**WHAT TO DO:** All entries below are to be set down again, identical to the source.

**** RECORDS FOR THE EXERCISE ****

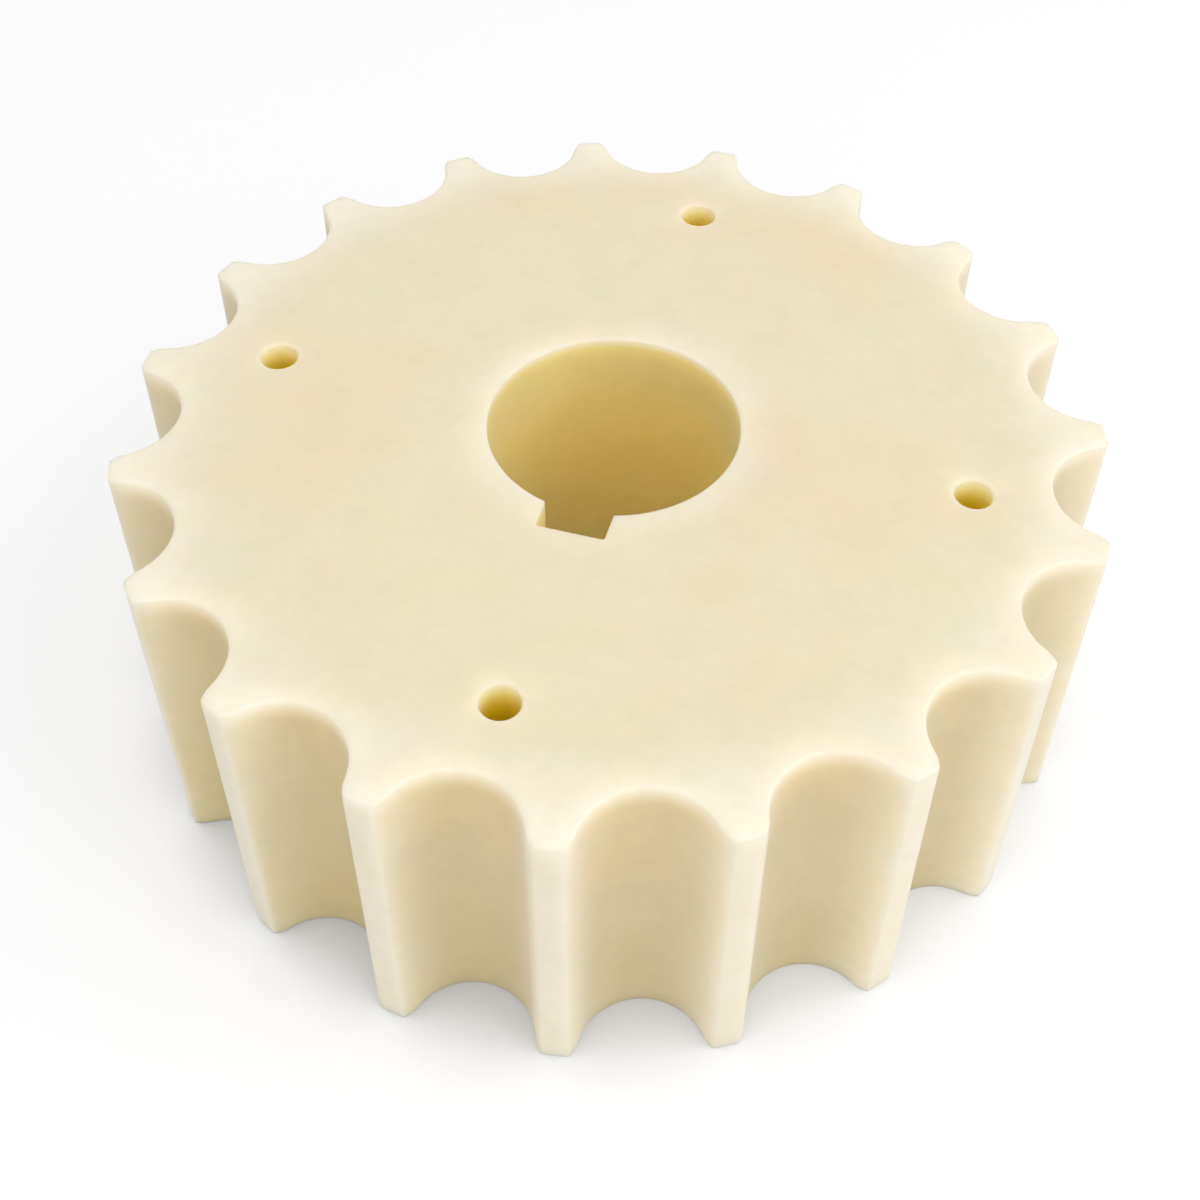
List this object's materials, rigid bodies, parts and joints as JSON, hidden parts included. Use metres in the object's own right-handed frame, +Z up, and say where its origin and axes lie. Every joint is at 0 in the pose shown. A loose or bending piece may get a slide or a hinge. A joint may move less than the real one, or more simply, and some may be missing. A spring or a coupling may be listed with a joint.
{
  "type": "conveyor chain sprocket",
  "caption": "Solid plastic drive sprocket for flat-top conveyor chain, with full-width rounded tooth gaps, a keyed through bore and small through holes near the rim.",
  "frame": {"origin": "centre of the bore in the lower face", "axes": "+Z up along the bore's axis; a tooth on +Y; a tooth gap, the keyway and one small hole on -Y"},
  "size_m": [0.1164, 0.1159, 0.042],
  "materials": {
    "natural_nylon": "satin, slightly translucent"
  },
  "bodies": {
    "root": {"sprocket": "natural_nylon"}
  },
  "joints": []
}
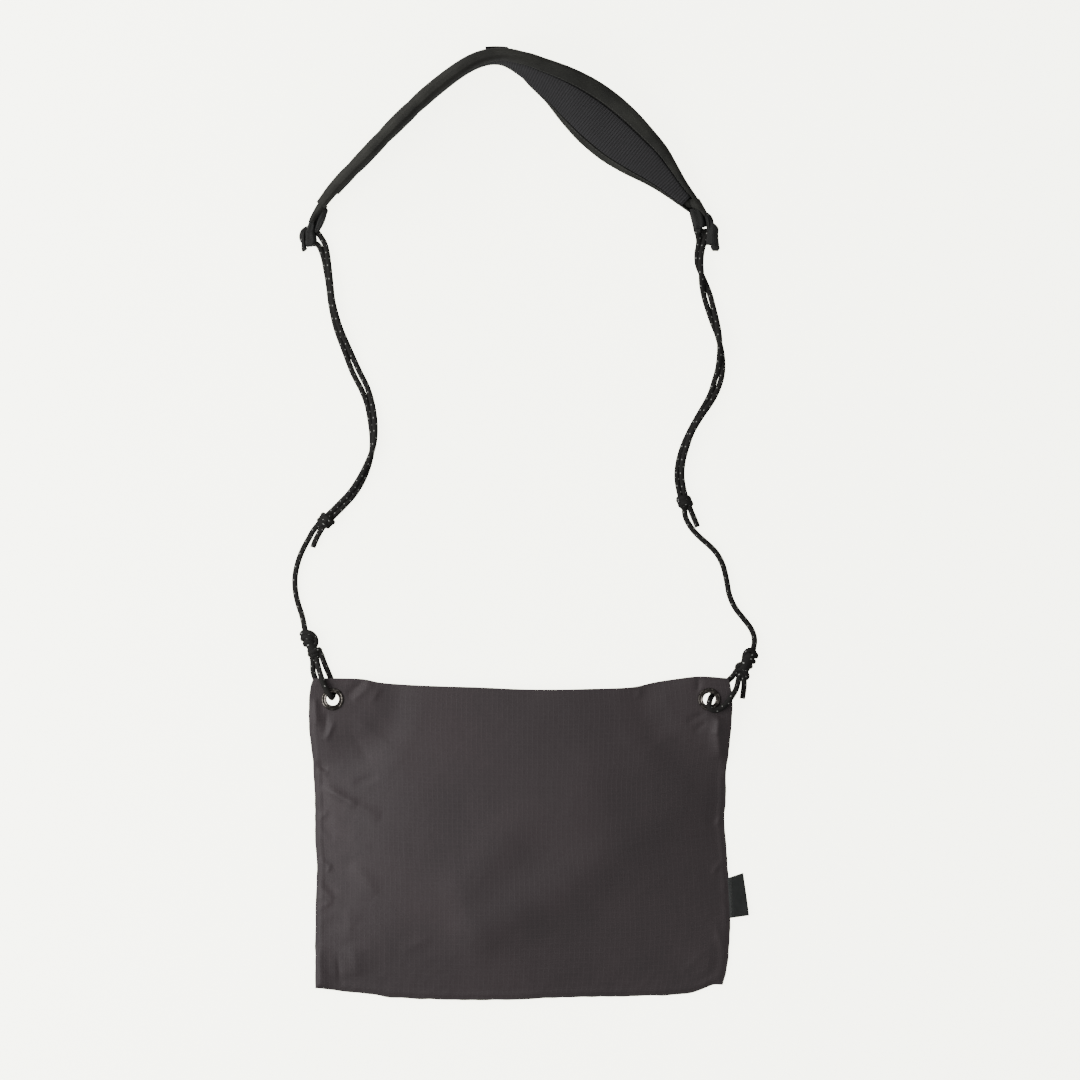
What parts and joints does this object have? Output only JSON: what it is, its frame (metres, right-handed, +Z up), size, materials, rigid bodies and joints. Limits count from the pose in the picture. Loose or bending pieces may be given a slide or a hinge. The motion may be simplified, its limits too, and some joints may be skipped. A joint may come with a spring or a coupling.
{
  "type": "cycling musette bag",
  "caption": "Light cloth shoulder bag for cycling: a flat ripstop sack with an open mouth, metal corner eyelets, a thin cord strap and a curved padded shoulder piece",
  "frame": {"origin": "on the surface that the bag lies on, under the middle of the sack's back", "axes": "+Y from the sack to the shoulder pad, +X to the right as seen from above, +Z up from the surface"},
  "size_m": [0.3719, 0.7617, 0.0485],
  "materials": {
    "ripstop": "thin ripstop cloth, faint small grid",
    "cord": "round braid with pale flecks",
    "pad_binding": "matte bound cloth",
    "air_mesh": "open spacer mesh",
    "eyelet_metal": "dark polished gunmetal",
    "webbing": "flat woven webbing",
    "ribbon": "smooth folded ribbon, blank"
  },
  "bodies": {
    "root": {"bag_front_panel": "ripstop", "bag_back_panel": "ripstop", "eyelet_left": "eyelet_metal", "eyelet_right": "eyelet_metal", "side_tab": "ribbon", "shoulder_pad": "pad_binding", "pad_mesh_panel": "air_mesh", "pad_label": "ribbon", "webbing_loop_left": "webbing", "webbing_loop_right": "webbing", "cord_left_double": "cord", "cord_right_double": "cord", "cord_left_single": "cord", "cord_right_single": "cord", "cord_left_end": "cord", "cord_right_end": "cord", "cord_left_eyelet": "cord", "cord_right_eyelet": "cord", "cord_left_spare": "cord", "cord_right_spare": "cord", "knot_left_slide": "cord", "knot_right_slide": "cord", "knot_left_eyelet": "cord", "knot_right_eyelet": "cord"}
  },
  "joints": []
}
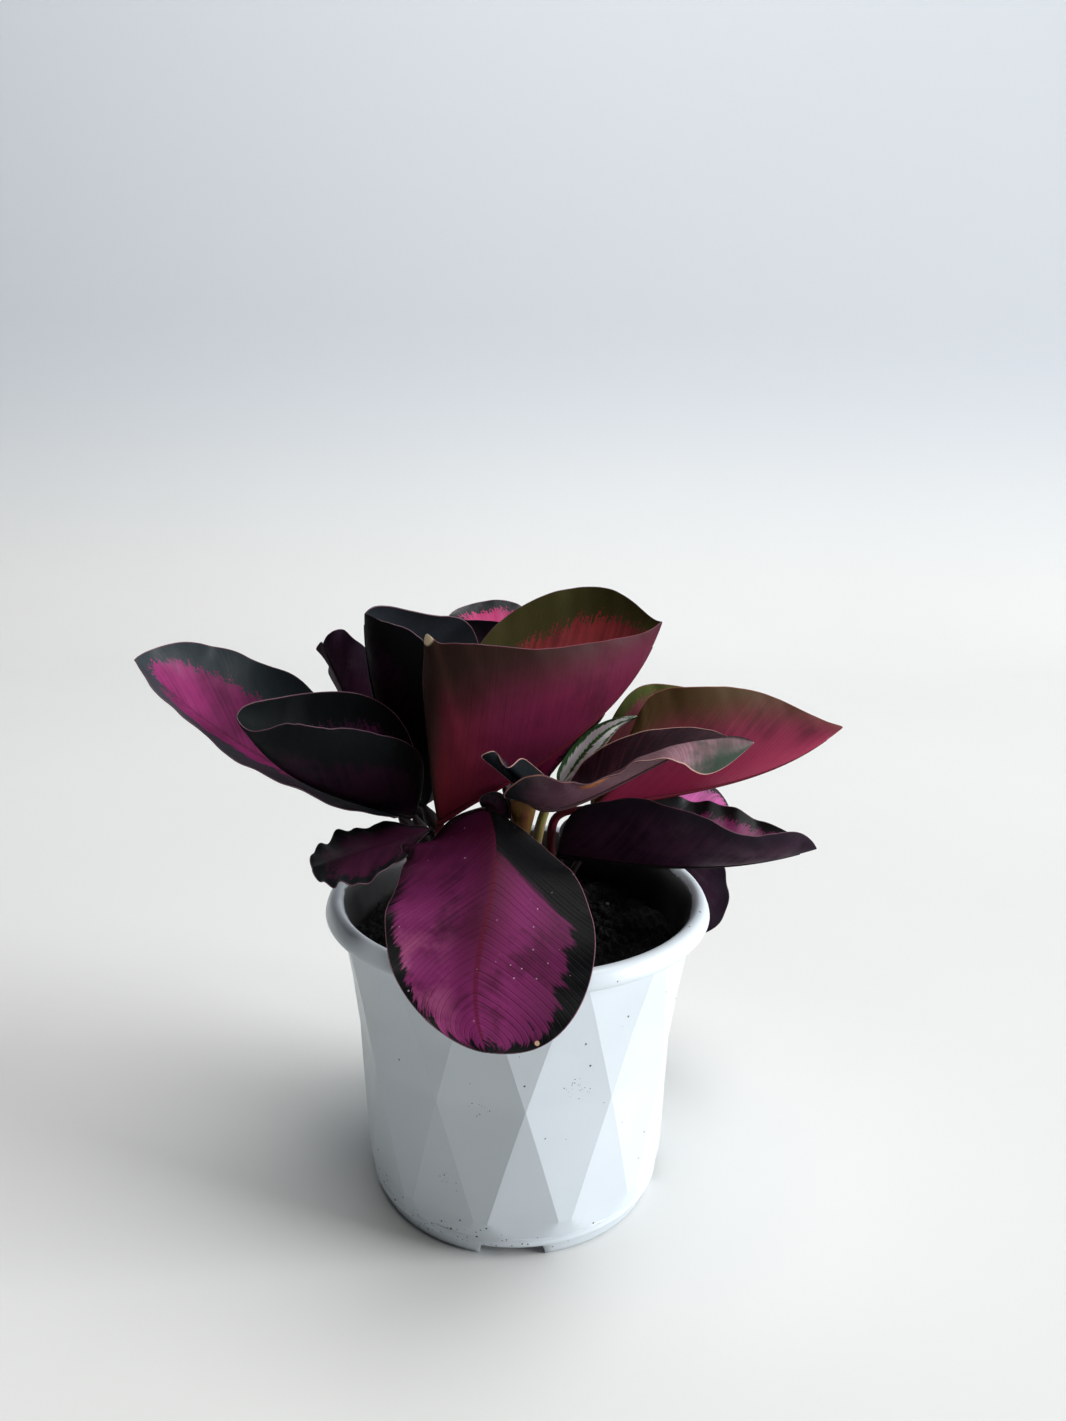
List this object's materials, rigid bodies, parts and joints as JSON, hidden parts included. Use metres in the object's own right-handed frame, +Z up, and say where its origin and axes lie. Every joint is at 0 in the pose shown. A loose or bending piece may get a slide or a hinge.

****

**SOLUTION TO THE PROBLEM:**
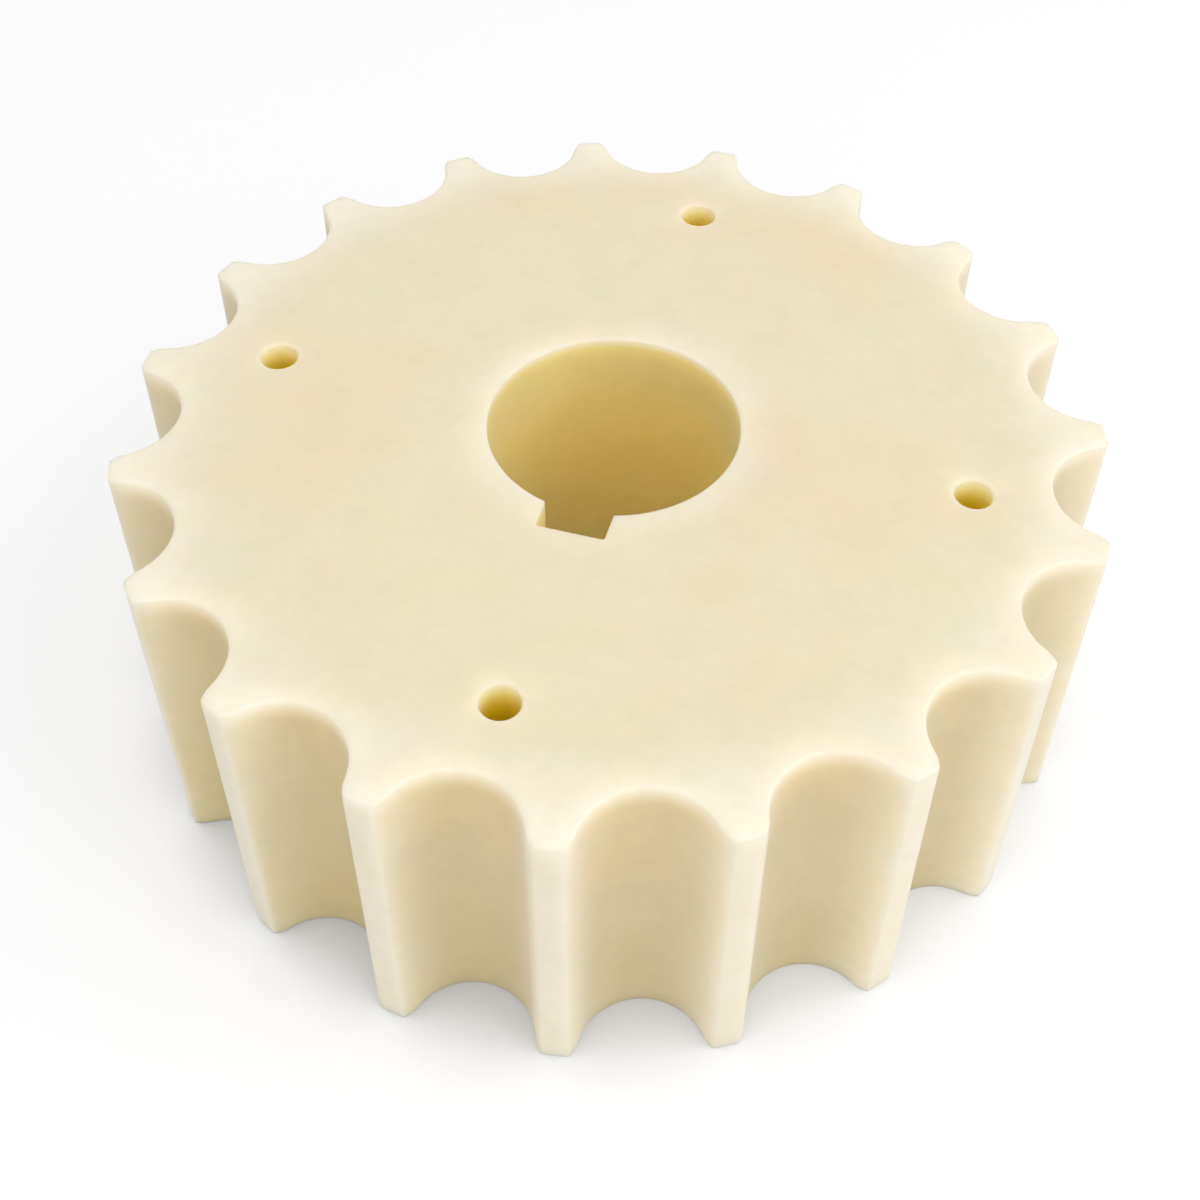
List this object's materials, rigid bodies, parts and joints as JSON, hidden parts included. Use metres in the object's own right-handed frame, +Z up, and say where its origin and axes lie. Every joint is at 0 in the pose shown. A loose or bending piece may get a slide or a hinge. A joint may move less than the real one, or more simply, and some may be missing. A spring or a coupling may be listed with a joint.
{
  "type": "conveyor chain sprocket",
  "caption": "Solid plastic drive sprocket for flat-top conveyor chain, with full-width rounded tooth gaps, a keyed through bore and small through holes near the rim.",
  "frame": {"origin": "centre of the bore in the lower face", "axes": "+Z up along the bore's axis; a tooth on +Y; a tooth gap, the keyway and one small hole on -Y"},
  "size_m": [0.1164, 0.1159, 0.042],
  "materials": {
    "natural_nylon": "satin, slightly translucent"
  },
  "bodies": {
    "root": {"sprocket": "natural_nylon"}
  },
  "joints": []
}
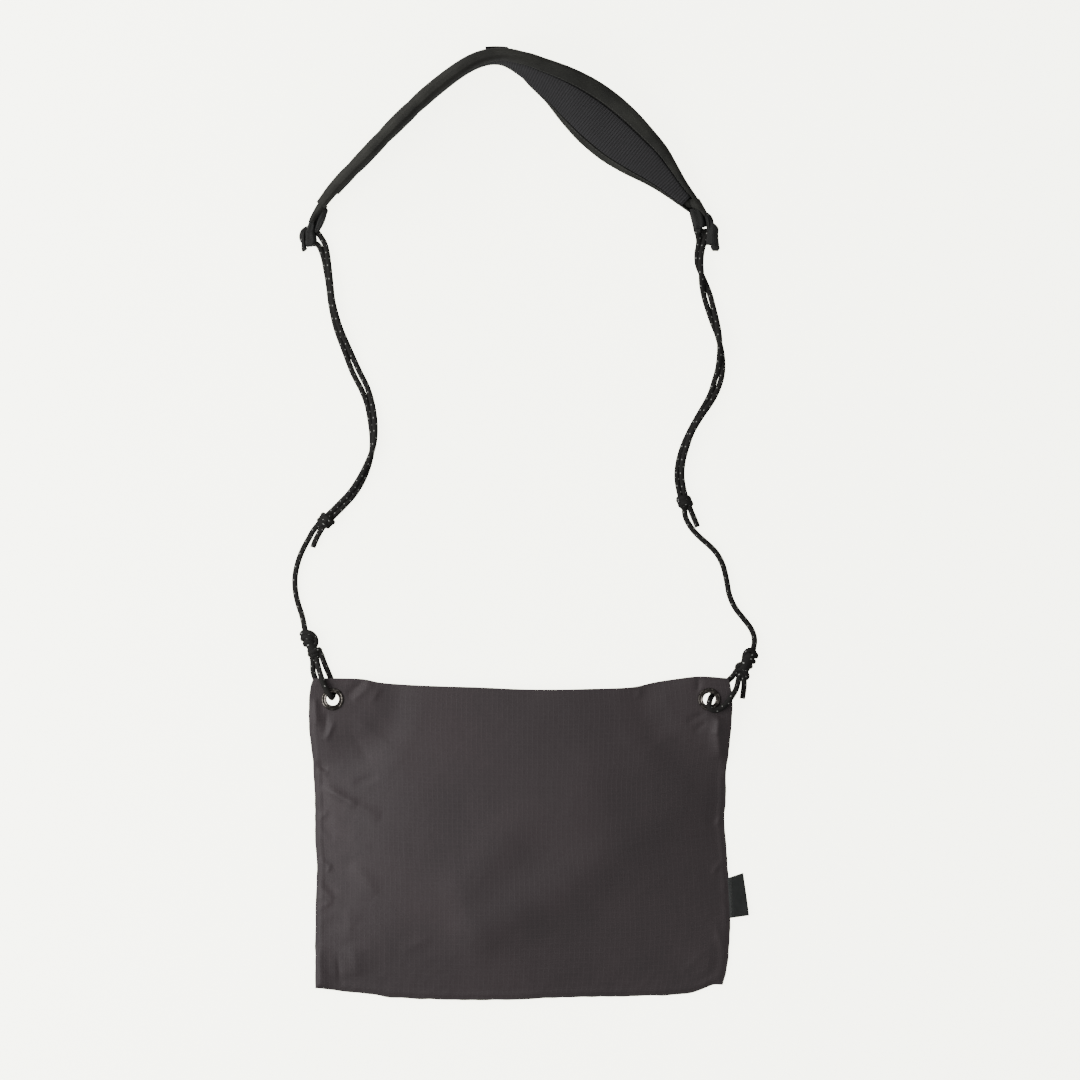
What parts and joints does this object have? Output only JSON: what it is, its frame (metres, right-handed, +Z up), size, materials, rigid bodies and joints. Limits count from the pose in the picture. Loose or bending pieces may be given a slide or a hinge. The motion may be simplified, its limits too, and some joints may be skipped. A joint may come with a spring or a coupling.
{
  "type": "cycling musette bag",
  "caption": "Light cloth shoulder bag for cycling: a flat ripstop sack with an open mouth, metal corner eyelets, a thin cord strap and a curved padded shoulder piece",
  "frame": {"origin": "on the surface that the bag lies on, under the middle of the sack's back", "axes": "+Y from the sack to the shoulder pad, +X to the right as seen from above, +Z up from the surface"},
  "size_m": [0.3719, 0.7617, 0.0485],
  "materials": {
    "ripstop": "thin ripstop cloth, faint small grid",
    "cord": "round braid with pale flecks",
    "pad_binding": "matte bound cloth",
    "air_mesh": "open spacer mesh",
    "eyelet_metal": "dark polished gunmetal",
    "webbing": "flat woven webbing",
    "ribbon": "smooth folded ribbon, blank"
  },
  "bodies": {
    "root": {"bag_front_panel": "ripstop", "bag_back_panel": "ripstop", "eyelet_left": "eyelet_metal", "eyelet_right": "eyelet_metal", "side_tab": "ribbon", "shoulder_pad": "pad_binding", "pad_mesh_panel": "air_mesh", "pad_label": "ribbon", "webbing_loop_left": "webbing", "webbing_loop_right": "webbing", "cord_left_double": "cord", "cord_right_double": "cord", "cord_left_single": "cord", "cord_right_single": "cord", "cord_left_end": "cord", "cord_right_end": "cord", "cord_left_eyelet": "cord", "cord_right_eyelet": "cord", "cord_left_spare": "cord", "cord_right_spare": "cord", "knot_left_slide": "cord", "knot_right_slide": "cord", "knot_left_eyelet": "cord", "knot_right_eyelet": "cord"}
  },
  "joints": []
}
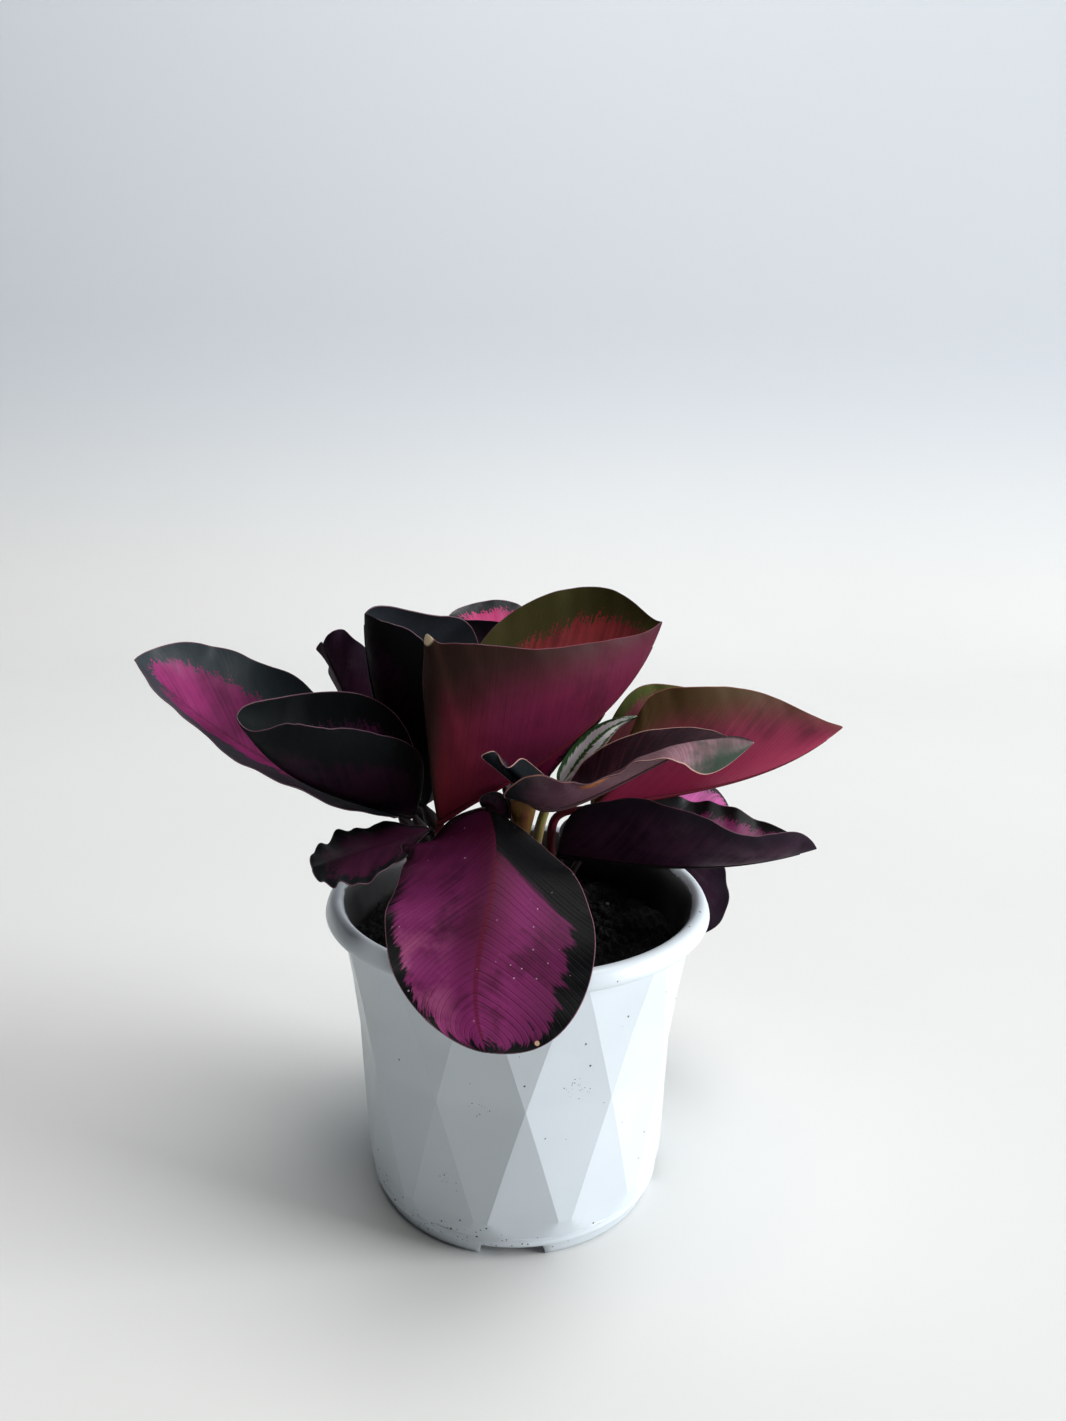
List this object's materials, rigid bodies, parts and joints as JSON, hidden parts included. Use metres in the object's own right-handed frame, +Z up, and say where its origin and axes lie. Every joint is at 0 in the pose shown. A loose or bending piece may get a slide or a hinge.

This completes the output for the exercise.